STATe-of-Thoughts: Structured Action Templates for Tree-of-Thoughts
Zachary Bamberger, Till R. Saenger, Gilad Morad, Ofra Amir, Brandon M. Stewart, Amir Feder
2026-02-17
Summary
This paper introduces a new method called STATe-of-Thoughts for improving how AI models generate text, focusing on making the output both good quality and varied, while also being easier to understand how the AI arrived at its answer.
What's the problem?
Current methods for getting AI to explore different ideas when generating text, like 'Best-of-N' or 'Tree-of-Thoughts', often rely on randomness which doesn't actually lead to truly diverse outputs. Also, it's hard to know *why* these AI systems make the choices they do during the generation process, making it a bit of a 'black box'.
What's the solution?
The researchers developed STATe, which works by having a 'controller' make specific, understandable decisions about how to approach the problem. This controller chooses 'actions' that guide a 'generator' to create text, and then an 'evaluator' ranks the results. Instead of random guessing, STATe uses these deliberate steps, making the reasoning process clear and controllable.
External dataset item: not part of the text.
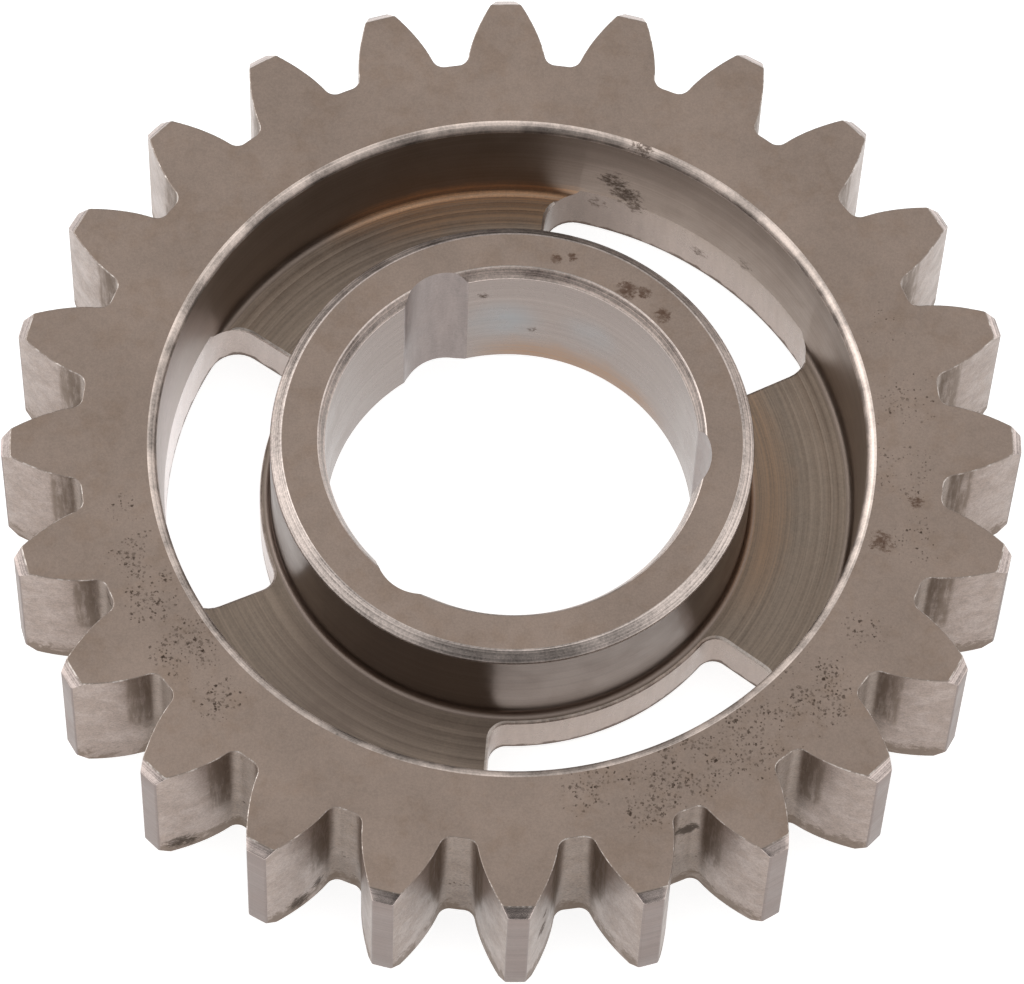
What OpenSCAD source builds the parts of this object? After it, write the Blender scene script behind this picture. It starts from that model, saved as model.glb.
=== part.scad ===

They tested this on generating arguments and found it worked better than random methods.
Why it matters?
This research is important because it provides a way to create AI-generated text that isn't just good, but also diverse and, crucially, *explainable*. Being able to understand the AI's reasoning is a big step towards building more trustworthy and useful AI systems, and this method offers a practical way to achieve that.
Abstract
Inference-Time-Compute (ITC) methods like Best-of-N and Tree-of-Thoughts are meant to produce output candidates that are both high-quality and diverse, but their use of high-temperature sampling often fails to achieve meaningful output diversity. Moreover, existing ITC methods offer limited control over how to perform reasoning, which in turn limits their explainability. We present STATe-of-Thoughts (STATe), an interpretable ITC method that searches over high-level reasoning patterns. STATe replaces stochastic sampling with discrete and interpretable textual interventions: a controller selects actions encoding high-level reasoning choices, a generator produces reasoning steps conditioned on those choices, and an evaluator scores candidates to guide search. This structured approach yields three main advantages. First, action-guided textual interventions produce greater response diversity than temperature-based sampling. Second, in a case study on argument generation, STATe's explicit action sequences capture interpretable features that are highly predictive of output quality. Third, estimating the association between performance and action choices allows us to identify promising yet unexplored regions of the action space and steer generation directly toward them. Together, these results establish STATe as a practical framework for generating high-quality, diverse, and interpretable text. Our framework is available at https://github.com/zbambergerNLP/state-of-thoughts.